Why do women gain belly fat in midlife? And can diet or exercise help?
A thicker midsection is common as women enter their late 40s (men usually see this earlier in life). Is there any way to target it?
If you’re a middle-aged woman and you’re noticing that your midsection is expanding, the first thing to know is that you’re not alone.
“This is a physiological change that, unfortunately, really happens to virtually all women as we age,” said Victoria Vieira-Potter, an associate professor of nutrition and exercise physiology at the University of Missouri. “It’s not something you did,” she added, or an indication that you’re letting yourself go, so to speak.
In the years leading up to menopause, Dr Vieira-Potter said, levels of hormones like estrogen shift. And research suggests that these shifts likely lead to changes in body shape, she said – along with hot flashes, mood changes, irregular periods, trouble sleeping and more. This perimenopausal transition, which typically begins between 45 and 55 and lasts for about seven years, officially ends one year after the last period. At that point, women are said to be in menopause.
Before the menopausal transition, women tend to store more of their body fat in the thighs and hips, resulting in a “pear-shaped” body, Dr Vieira-Potter explained, while men tend to store more fat in the abdominal area, making them more “apple-shaped.”
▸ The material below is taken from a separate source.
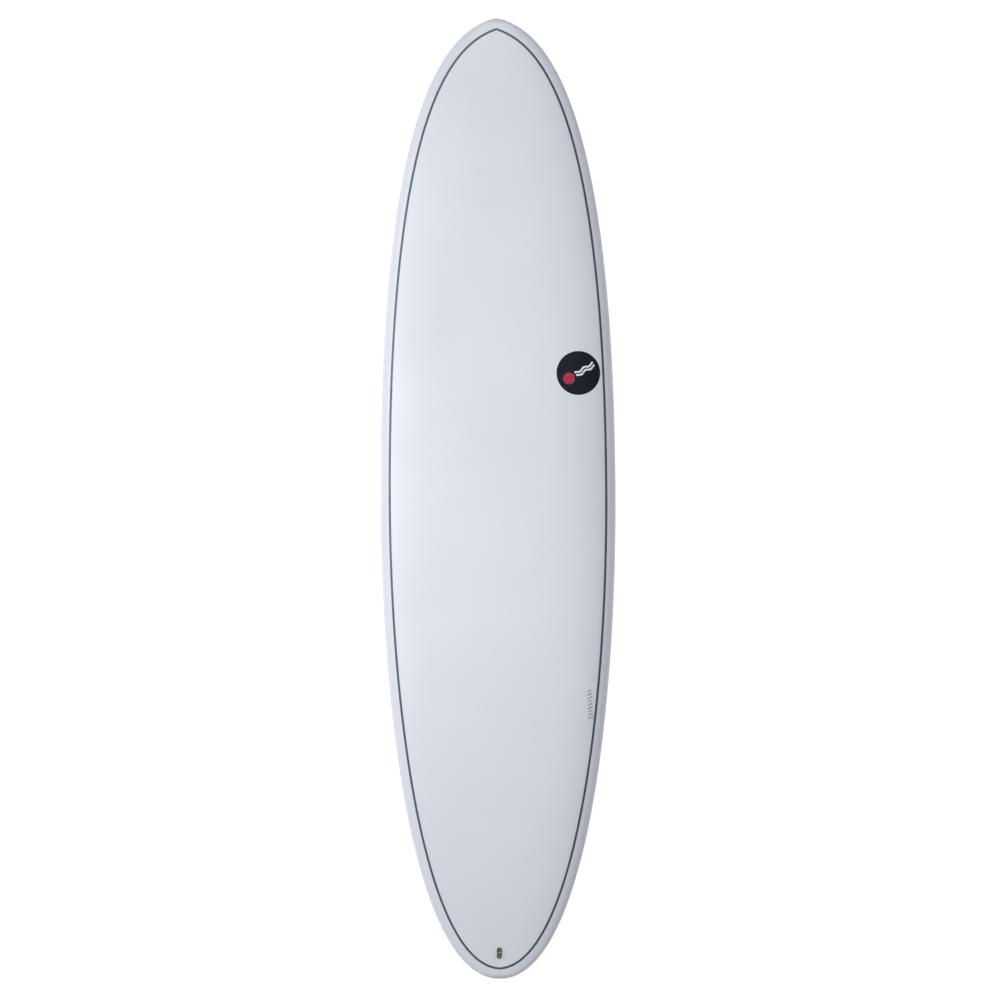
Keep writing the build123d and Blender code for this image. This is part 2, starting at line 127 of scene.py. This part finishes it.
# fine shells wrapped on the hull, with the rows crowded towards the tips
shell = {"alongSteps": 280, "deckSteps": 92, "deckShare": 0.88, "bottomSteps": 72, "flatShare": 0.55,
         "crowding": 1.3, "wall": 0.0012, "merge": 1e-5, "sharpAngle": 50.0}


def deckPoint(along, across):    # across runs from rail to rail, to a little way under each apex
    y, deck, under = sectionCurves(along, shell["crowding"])
    side, share = math.copysign(1, across), abs(across)
    if share <= shell["deckShare"]:
        x, z = curvePoint(deck, share / shell["deckShare"])
    else:
        past = (share - shell["deckShare"]) / (1 - shell["deckShare"])
        x, z = curvePoint(under, board["partingOnTuck"] * past)
    return Vector((side * x, y, z))


def bottomPoint(along, across):    # across runs between the two lines where the shells meet
    y, deck, under = sectionCurves(along, shell["crowding"])
    side, share = math.copysign(1, across), abs(across)
    if share <= shell["flatShare"]:
        x, z = under[3][0] * share / shell["flatShare"], under[3][1]
    else:
        past = (share - shell["flatShare"]) / (1 - shell["flatShare"])
        x, z = curvePoint(under, 1 - past * (1 - board["partingOnTuck"]))
    return Vector((side * x, y, z))


# the leash bar's place in the record says how the board is turned and moved on to its fins
plug = {"fromTail": 0.060, "barDepth": 0.0046, "flangeDiameter": 0.032}
leashBar = next(m for m in frame["record"]["mounts"] if m["name"] == "leash_bar")
standTurn = Matrix.Rotation(-math.atan2(leashBar["axis"][1], leashBar["axis"][2]), 4, "X")
plugTop = bottomHeight(plug["fromTail"]) + thicknessAt(plug["fromTail"])
barAtRest = standTurn @ Vector((0, plug["fromTail"], plugTop - plug["barDepth"]))
standing = Matrix.Translation(Vector(leashBar["pos_m"]) - barAtRest) @ standTurn

# materials: every pattern reads Object coordinates, in metres
noiseRange = {"colourFrom": 0.35, "colourTo": 0.65, "roughFrom": 0.3, "roughTo": 0.7}    # part that shows


def newMaterial(name, **values):    # values go on the shader's own sockets
    material = bpy.data.materials.new(name)
    material.use_nodes = True
    shader = material.node_tree.nodes["Principled BSDF"]
    for socket, value in values.items():
        shader.inputs[socket.replace("_", " ")].default_value = value
    return material, shader


def addNode(material, kind, source=None, output=0, socket=0, **settings):
    node = material.node_tree.nodes.new(kind)
    for key, value in settings.items():
        if key in node.inputs:
            node.inputs[key].default_value = value
        else:
            setattr(node, key, value)
    if source:
        material.node_tree.links.new(source.outputs[output], node.inputs[socket])
    return node


def link(material, source, output, target, socket):
    material.node_tree.links.new(source.outputs[output], target.inputs[socket])


def objectPlace(material, scale=(1, 1, 1), turn=0.0):
    place = addNode(material, "ShaderNodeTexCoord")
    mapping = addNode(material, "ShaderNodeMapping", place, "Object", "Vector")
    mapping.inputs["Scale"].default_value = scale
    mapping.inputs["Rotation"].default_value = (0, 0, turn)
    return mapping


def colourRange(material, shader, source, output, colours):
    ramp = addNode(material, "ShaderNodeValToRGB", source, output, "Fac")
    ramp.color_ramp.elements[0].position = noiseRange["colourFrom"]
    ramp.color_ramp.elements[1].position = noiseRange["colourTo"]
    for element, colour in zip(ramp.color_ramp.elements, colours):
        element.color = (*colour, 1)
    link(material, ramp, "Color", shader, "Base Color")


def noise(material, place, scale, detail=3.0):
    return addNode(material, "ShaderNodeTexNoise", place, "Vector", "Vector", Scale=scale, Detail=detail)


def roughnessRange(material, shader, source, output, values):
    spread = addNode(material, "ShaderNodeMapRange", source, output, "Value")
    spread.inputs["From Min"].default_value = noiseRange["roughFrom"]
    spread.inputs["From Max"].default_value = noiseRange["roughTo"]
    spread.inputs["To Min"].default_value = values[0]
    spread.inputs["To Max"].default_value = values[1]
    link(material, spread, "Result", shader, "Roughness")


def bumpFrom(material, shader, source, output, strength, distance):
    bump = addNode(material, "ShaderNodeBump", source, output, "Height",
                   Strength=strength, Distance=distance)
    link(material, bump, "Normal", shader, "Normal")


glass = {"ior": 1.5, "smudgeDetail": 5.0, "threadWaver": 0.6, "peelDetail": 2.0, "bumpDepth": 0.0004}


def laminate(name, values):    # white epoxy, with the cloth's two thread directions under it
    material, shader = newMaterial(name, IOR=glass["ior"], Coat_Weight=values["coat"],
                                   Coat_Roughness=values["coatRoughness"])
    place = objectPlace(material)
    colourRange(material, shader, noise(material, place, values["blotch"]), "Fac", values["colours"])
    smudges = noise(material, place, values["smudge"], glass["smudgeDetail"])
    roughnessRange(material, shader, smudges, "Fac", values["roughness"])
    threads = []
    for turn in (0.0, math.pi / 2):
        turned = objectPlace(material, turn=turn)
        threads.append(addNode(material, "ShaderNodeTexWave", turned, "Vector", "Vector",
                               Scale=values["weave"], Distortion=glass["threadWaver"]))
    cloth = addNode(material, "ShaderNodeMath", threads[0], "Fac", 0, operation="MULTIPLY")
    link(material, threads[1], "Fac", cloth, 1)
    height = addNode(material, "ShaderNodeMath", cloth, 0, 0, operation="MULTIPLY_ADD")
    height.inputs[1].default_value = values["clothShare"]
    link(material, noise(material, place, values["peel"], glass["peelDetail"]), "Fac", height, 2)
    bumpFrom(material, shader, height, 0, values["bump"], glass["bumpDepth"])
    return material


ink = {"coatRoughness": 0.15, "coverDetail": 5.0, "smudge": 60.0, "roughness": (0.34, 0.5),
       "grain": 700.0, "grainDetail": 2.0, "bump": 0.15, "bumpDepth": 0.0002}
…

But around menopause, there’s a striking change in where women store fat on their bodies, said Dr Gail Greendale, a professor of medicine at the David Geffen School of Medicine at the University of California, Los Angeles. In one 2021 study, for instance, Dr Greendale and her colleagues tracked how the bodies of 380 middle-aged women in Boston and Los Angeles changed over 12 years, including the time before, during and after their transitions to menopause. While the results varied according to race and ethnicity, the overall outcome was that around menopause, the women started storing fat more like men – less around the thighs and hips and more around their midsections.
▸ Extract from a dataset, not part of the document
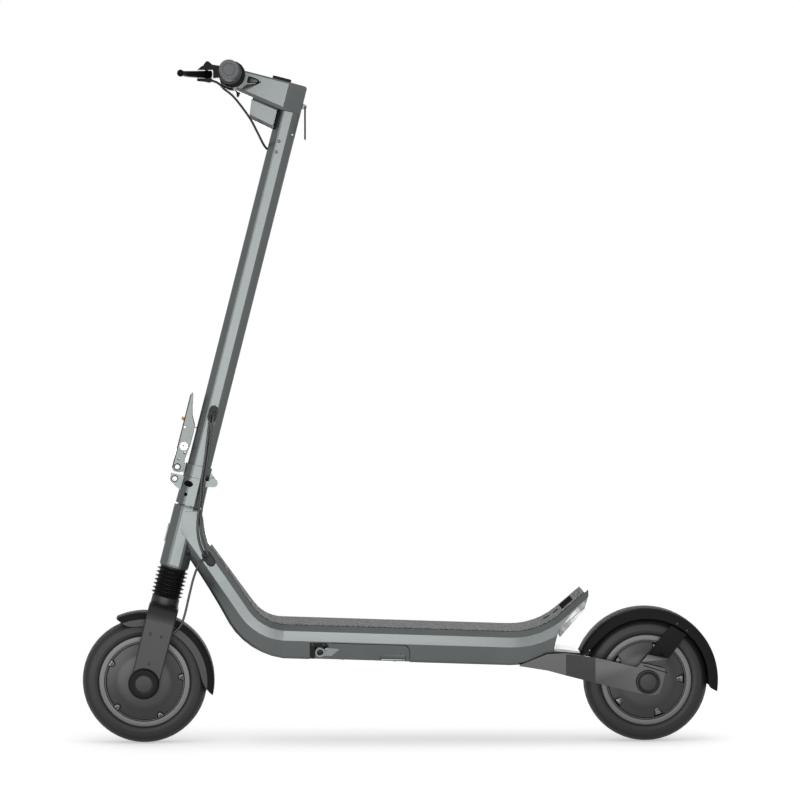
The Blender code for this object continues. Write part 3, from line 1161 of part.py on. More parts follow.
# Head tube and the web behind it
tube = octagon_rings([(HEAD_TUBE_HALF - 0.0006, HEAD_TUBE_BOTTOM),
                      (HEAD_TUBE_HALF, HEAD_TUBE_BOTTOM + 0.004), (HEAD_TUBE_HALF, HEAD_TUBE_TOP - 0.004),
                      (HEAD_TUBE_HALF - 0.0006, HEAD_TUBE_TOP)], 0.006)
join(deck, lofted(tube), steering)
WEB_BACK = [(0.0235, HEAD_TUBE_TOP - 0.0015), (0.0300, HEAD_TUBE_TOP - 0.0140),
            (0.0342, HEAD_TUBE_TOP - 0.0260), (0.0415, HEAD_TUBE_TOP - 0.0420),
            (0.0520, HEAD_TUBE_TOP - 0.0600), (0.0520, HEAD_TUBE_TOP - 0.0800),
            (0.0, HEAD_TUBE_TOP - 0.0800), (0.0, HEAD_TUBE_TOP - 0.0015)]
web_rings = []
for y, shrink in ((-0.0200, 0.008), (-0.0130, 0.0), (0.0130, 0.0), (0.0200, 0.008)):
    web_rings.append([(max(x - shrink, 0.0) if i < 5 else x, y, z) for i, (x, z) in enumerate(WEB_BACK)])
join(deck, lofted(web_rings), steering)
cut(deck, rod(HEAD_TUBE_BORE, (0, 0), HEAD_TUBE_BOTTOM - 0.02, HEAD_TUBE_TOP + 0.02, "Z", TUBE_SEGMENTS),
    steering)

# Underside of the tail, given from the tail bend
BEND_X, BEND_Z = REAR_AXLE_X - UNDERCUT_SETBACK, UNDERCUT_HEIGHT


def from_bend(*points):
    return [(BEND_X + x, BEND_Z + z) for x, z in points]


undercut = from_bend((-0.0310, -0.0597), (0.0197, -0.0393), (0.0330, -0.0388), (0.0333, -0.0265),
                     (0.0409, 0.0050), (0.0635, 0.0309), (0.0938, 0.0615), (0.0943, 0.1000),
                     (0.1500, 0.1000), (0.1500, -0.1500), (-0.0310, -0.1500))
cut(deck, prism(undercut, -0.12, 0.12))

# Battery bay, in deck coordinates: x along the deck from its front bend, z square to the mat
FRONT_BEND_POINT = Vector((DECK_ROWS[FLARE_END][0], 0, DECK_ROWS[FLARE_END][1]))
plane = carrier("deck_plane", FRONT_BEND_POINT, turn=DECK_SLOPE)
BAY_START = 0.012
BAY_END = BAY_START + BAY_LENGTH
cut(deck, block((BAY_START, -BAY_HALF_WIDTH, -DECK_DEPTH - 0.02),
                (BAY_END, BAY_HALF_WIDTH, -MAT_THICKNESS - BAY_ROOF)), plane)
COVER_EDGE = 0.005
cut(deck, block((BAY_START - COVER_EDGE, -BAY_HALF_WIDTH - COVER_EDGE, -DECK_DEPTH - 0.02),
                (BAY_END + COVER_EDGE, BAY_HALF_WIDTH + COVER_EDGE, -DECK_DEPTH + BELLY_THICKNESS + GAP)),
    plane)
belly_outline = rounded([(BAY_START - COVER_EDGE + GAP, -BAY_HALF_WIDTH - COVER_EDGE + GAP),
                         (BAY_END + COVER_EDGE - GAP, -BAY_HALF_WIDTH - COVER_EDGE + GAP),
                         (BAY_END + COVER_EDGE - GAP, BAY_HALF_WIDTH + COVER_EDGE - GAP),
                         (BAY_START - COVER_EDGE + GAP, BAY_HALF_WIDTH + COVER_EDGE - GAP)], 0.003, 2)
add("belly_cover", prism(belly_outline, -DECK_DEPTH, -DECK_DEPTH + BELLY_THICKNESS, "Z"), plane, DARK_PAINT)
PACK_ROOF = -MAT_THICKNESS - BAY_ROOF - 0.002
PACK_FLOOR = -DECK_DEPTH + BELLY_THICKNESS + 0.0015
soften(add("controller", block((BAY_START + 0.003, -0.045, PACK_FLOOR),
                               (BAY_START + 0.003 + CONTROLLER_LENGTH, 0.045, PACK_ROOF - 0.006)), plane,
           ALLOY), 0.002)
soften(add("battery_pack", block((BAY_END - 0.003 - BATTERY_LENGTH, -BAY_HALF_WIDTH + 0.003, PACK_FLOOR),
                                 (BAY_END - 0.003, BAY_HALF_WIDTH - 0.003, PACK_ROOF)), plane, PACK_BLUE),
       0.004)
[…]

For example, among the white and Black women in the study, there was no net change in their hip and thigh fat over the 12 years, but their midsection fat increased, on average, by 24 and 17 per cent, respectively. They gained midsection fat most quickly during the few years before and one year after their final period.
In other words, Dr Vieira-Potter said, women “start to adopt that apple shape instead of the pear shape.”
It’s also common for men to gain more fat in their midsections as they age, but it is a slower and steadier change. “There’s no analogous thing in men where an organ just goes ‘Later!’ and shuts down,” Dr Greendale said, referring to women’s ovaries during menopause.
According to Dr Greendale, researchers don’t know exactly why these shifts in fat storage occur. But while normal, they are something to keep an eye on, she added. Increases in belly fat – and in particular, the type of visceral fat that sits deep inside the abdomen and surrounds the organs – have been linked to certain increased health risks, like of heart disease, diabetes and cancer. This fat, which can expand not only with menopause, but with stress, lack of exercise, poor diet and more, is the “troublemaker fat,” Dr Greendale said. On the other hand, fat stored in the thighs and hips, creating the so-called pear shape, seems to protect against diabetes and heart disease.
Despite the ubiquitous internet ads claiming to hold the secret to shrinking belly fat, experts really don’t know how to address the waistline expansion associated with menopause, Dr Greendale said. Researchers are only just beginning to understand how and why the body changes in this life stage, and she’s careful not to promote a solution without evidence that it works.
“What worries me is that women who are trying to do right by themselves and keep up their exercise habits and eat a good diet may feel defeated” if their belly fat doesn’t budge, she said. “They may be doing everything they can, and their central fat may just have a mind of its own.” Excessive dieting and exercising too much can also be harmful, she pointed out.
That said, getting at least 2.5 to 5 hours of moderate physical activity per week has been shown to help prevent heart disease and diabetes, both conditions associated with increased abdominal fat. Following a healthy diet – including one that incorporates plenty of fruits, vegetables and whole grains, and that prioritises fish, legumes, nuts, low-fat dairy and lean meats as sources of protein – can help protect against these conditions, too.
Physical activity also helps to maintain healthy muscle and bone mass and improves insulin functioning, Dr Vieira-Potter said. “Even if you’re exercising and not losing weight, you’re doing lots of good metabolically.” Exercise feels good, too, and might help counter some of the mood changes that can come with menopause.
It doesn’t need to be intense or strenuous to be beneficial, Dr Vieira-Potter said. “Just find something you love.”
And, if you’re still feeling discouraged by your changing body, despite a good diet and exercise programme, Dr Greendale recommended a dose of self compassion. “If my middle is resistant, I’m going to understand that may be part of the life stage I’m in.”